= Electoral precinct =

Subdivision of an electoral district

A precinct or voting district (U.S. terms), polling district (UK term) or polling division (Canadian term), is a subdivision of an electoral district, typically a contiguous area within which all electors go to a single polling place to cast their ballots.

==Canada==
In elections in Canada, the area is called a polling division. Canadian political parties do not have elections for positions representing the voters in a polling division, although parties may assign volunteers to canvass a poll, or to be an outside scrutineer pulling the vote (i.e. reminding supporters to go to vote) on Election Day or an advance polling day, or to be an inside scrutineer in the polling station noting who has come to vote so that can be communicated to an outside scrutineer.

==United Kingdom==
In elections in the United Kingdom, this subdivision is known as a polling district. It is typically a subdivision of a ward and the polling station for the voters within that polling district can be found within it. However, in urban areas where distances are short, the polling station for that district may for practical reasons be located in a neighbouring district, sharing polling place with that district's polling station. The UK polling districts are usually the same, regardless of type of election.

==United States==
In the United States, an electoral precinct or voting district is the smallest unit into which electoral districts are divided. A larger geographic unit such as a county, township, or city council district is typically subdivided into precincts and each address is assigned to a specific precinct. Each precinct has a specific polling station where its residents go to vote; however, more than one precinct may use the same polling station.
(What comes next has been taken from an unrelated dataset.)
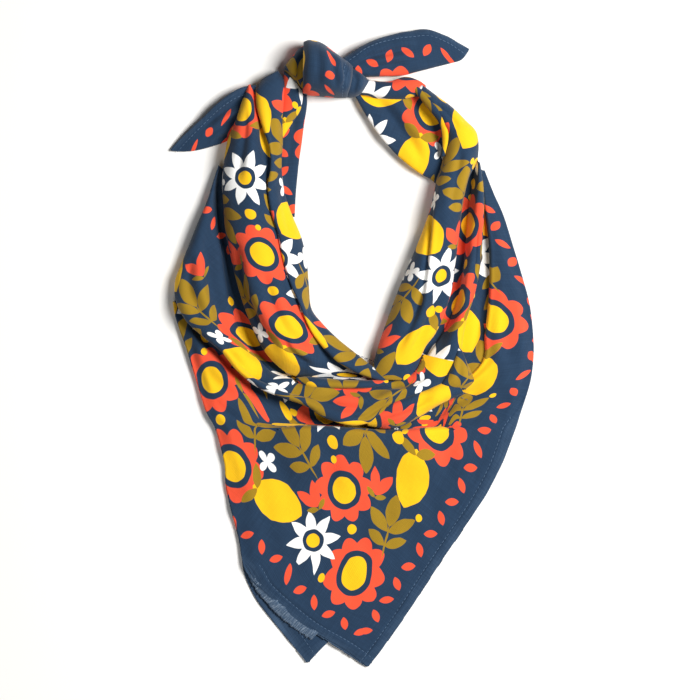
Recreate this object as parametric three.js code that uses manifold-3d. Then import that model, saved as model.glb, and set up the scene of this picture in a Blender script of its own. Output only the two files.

A 2004 survey by the United States Election Assistance Commission reported an average precinct size in the United States of approximately 1,100 registered voters. Kansas had the smallest average precinct size with 437 voters per precinct, while the District of Columbia had the largest average size at 2,704 voters per precinct.

The 2020 survey by the United States Election Assistance Commission found a total of 176,933 precincts or precinct equivalents in the United States, of which 175,441 were in the 50 states plus the District of Columbia and 1,492 were in overseas U.S. territories.

Electoral precincts usually do not have separate governmental authorities, but there are limited exceptions in some states. In Ohio, the voters within a precinct may vote on liquor control laws that will apply only within that precinct (called "local option elections"). When precinct boundaries are redrawn during redistricting, the result of the vote continues to bind the areas that were formerly inside the precinct's boundaries, although it does not bind any areas that have been newly added to the precinct since the vote. In addition, in Alabama, in those counties that have not abolished the constable system, constables are elected from individual electoral precincts.

In a political party, individuals, known by various titles such as precinct committeeman, precinct captain, or Precinct Committee Officer, are elected by ballot or county party executive committee, to represent precinct residents in every level of party operations. They report to the party on how the voters in a precinct feel about candidates and issues, and encourage people to vote.